An alternative method for safe viewing of the partially eclipsed sun is pinhole projection. For example, cross the outstretched, slightly open fingers of one hand over the outstretched, slightly open fingers of the other. With your back to the sun, look at your hands’ shadow on the ground. The little spaces between your fingers will project a grid of small images on the ground, showing the sun as a crescent during the partial phases of the eclipse.

No matter what recommended technique you use, do not stare continuously at the sun. Take breaks and give your eyes a rest! Do not use sunglasses: they don’t offer your eyes sufficient protection.

The eclipse is such a big event that Missouri state workers in Jefferson City are getting an extra holiday this year on August 21, the day of the solar eclipse. Missouri officials said that with up to 50,000 visitors expected in Jefferson City to see the eclipse from one of the best spots in the nation, state workers in non-essential jobs in the capital city will get the day off.

The full eclipse will be seen in 14 states diagonally from Oregon to South Carolina. Some parts of Missouri will have the longest periods of total darkness. This will be the first solar eclipse visible coast to coast since 1918.

In Nebraska, Gov. Pete Ricketts plans to watch the eclipse from Carhenge in Alliance.
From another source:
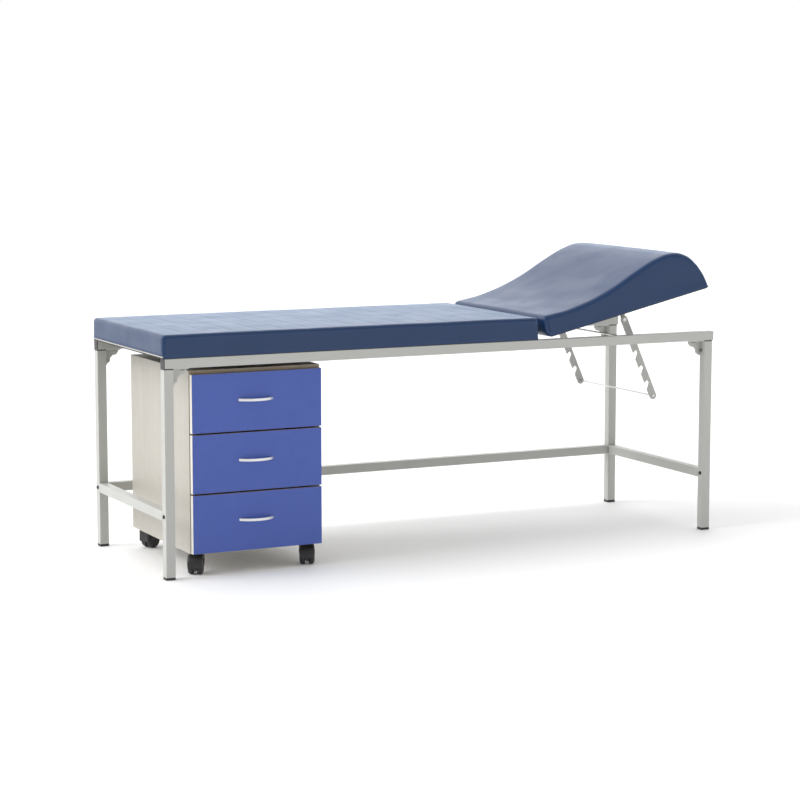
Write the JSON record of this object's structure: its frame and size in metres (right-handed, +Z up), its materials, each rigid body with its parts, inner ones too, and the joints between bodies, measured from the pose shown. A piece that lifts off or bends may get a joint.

Carhenge is a mockup of England’s Stonehenge but the Nebraska version is made from vintage autos.

In Weiser, Idaho, – the top place in that state to witness the total solar eclipse – officials are staging a festival and they expect more than 70,000 visitors. All the hotel rooms are booked and there are not enough portable restrooms in town to handle that size of crowd.

In Casper, Wyoming, the eclipse is expected to draw more than 35,000 visitors. The Casper City Council voted to let bars stay open until 2 a.m. on August 21 – the normal closing would be at 10 p.m. the night before.

Nashville, Tennessee, is the largest U.S. city in the direct path of the eclipse, which will last about two minutes there. Even though Nashville has a lot of hotels, it looks like they all might be booked on the night before the eclipse.